No, it seems as if she doesn't get it at all. Do you see? Hill is arguing science while some of the NFL players are arguing personal choice and individual freedom regarding their health and bodies.

Their arguments are passing in the breeze.

Does Hill actually not see the disconnect in her own tweet? NFL players, now with knowledge of CTE and brain trauma, feel they're making a personal choice to play a sport they know is dangerous to them. They want the same personal choice about injecting something into their bodies.

And when Hopkins suggested he might retire rather than take the jab, he wasn't talking about his health. He was talking about the feeling that he should have the right to make his own decisions.

From my end, it seems that the anti-vax argument isn't even about the vaccine, but about the American right to individuality. Don't tell me what to do. Don't tell me you know better. Don't tell me you're smarter than me. Don't try to take control of my body by forcing me to put something in it.

The problem is, this isn't an individual issue. It's a community issue.

Former Dallas Cowboys receiver Michael Irvin got things going a few days ago when he talked about NFL rules that teams with 85% of their players vaccinated will have a competitive advantage this season. Why? Because under NFL rules agreed to by the players' association, vaccinated teams will have fewer restrictions in practices and meetings.

So Irvin ripped into the Cowboys and, in theory, any team that hasn't met the 85% threshold, as not doing all they can to win football games.

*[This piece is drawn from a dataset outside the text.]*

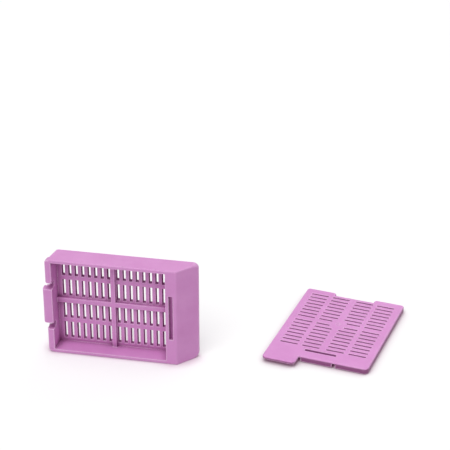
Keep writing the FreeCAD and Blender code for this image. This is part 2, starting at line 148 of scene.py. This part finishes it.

"Jimmy [Johnson, Irvin's former coach in Dallas] made that abundantly clear," Irvin said, according to ESPN. "And not being one of the [vaccinated] teams says there's other things to a great number of people on this team that are more important than winning championships. And that makes me worried."

In came the NFL's original anti-vaxxer, Bills receiver Cole Beasley, on Twitter:

"I'll get vaccinated and be an advocate for it if Pfizer puts a percentage of its earnings from the vaccine in my wife's name," he tweeted recently.

I guess the point is that Pfizer isn't in this to save the world, but only to make a buck. The question I have is this: What is Beasley in this for? I'm not asking why he's playing football. The question is why he has chosen a second career as anti-vax influencer, claiming that common sense leads him to the conclusion that the vaccine is some sort of plot against human freedoms?

Mark Cuban does understand the platform and fully understands its weight and responsibility. So he argued back at Beasley through Twitter: "I'll tell you what Cole. You get vaccinated and promote vaccination on all your social, I'll buy your wife a share of Pfizer stock. It pays a 3.78% dividend. That way she is getting a percentage of Pfizer's earnings. Deal?"

Beasley tweeted back at Cuban that he doesn't want his money and wasn't being "literal."

So it's just some sort of exercise for fun? Because that seems like a dangerous game to me, though that might just be the Bill Gates microchip in my head doing the talking.

There is no point in arguing for or against the vaccine any more. We are officially done. There are no arguments left to be made. We all know all of them by now. What we don't know is how all this COVID bickering is going to impact what happens on the fields and courts.

A New York Yankees-Boston Red Sox game was postponed when six Yankees failed a COVID test. Athletes keep showing up in Tokyo for the Olympics only to be turned away because they have COVID.

In fact, earlier this week, an Olympics official wouldn't rule out the possibility that the Olympics might still be canceled if enough athletes show up with COVID.

Let's get back to the tweetin' and deletin' in the Wild West.

"Vaccine I can't do it," Tampa Bay running back Leonard Fournette tweeted ... then deleted.

"The NFLPA F---ing suck," New England linebacker Matt Judon tweeted.

But their anti-vax leader, Beasley, said nothing has changed. He's free:

"If you're scared of me then steer clear, or get vaccinated. Point. Blank. Period. I may die of covid, but I'd rather die actually living."

Clint Eastwood couldn't have said it better.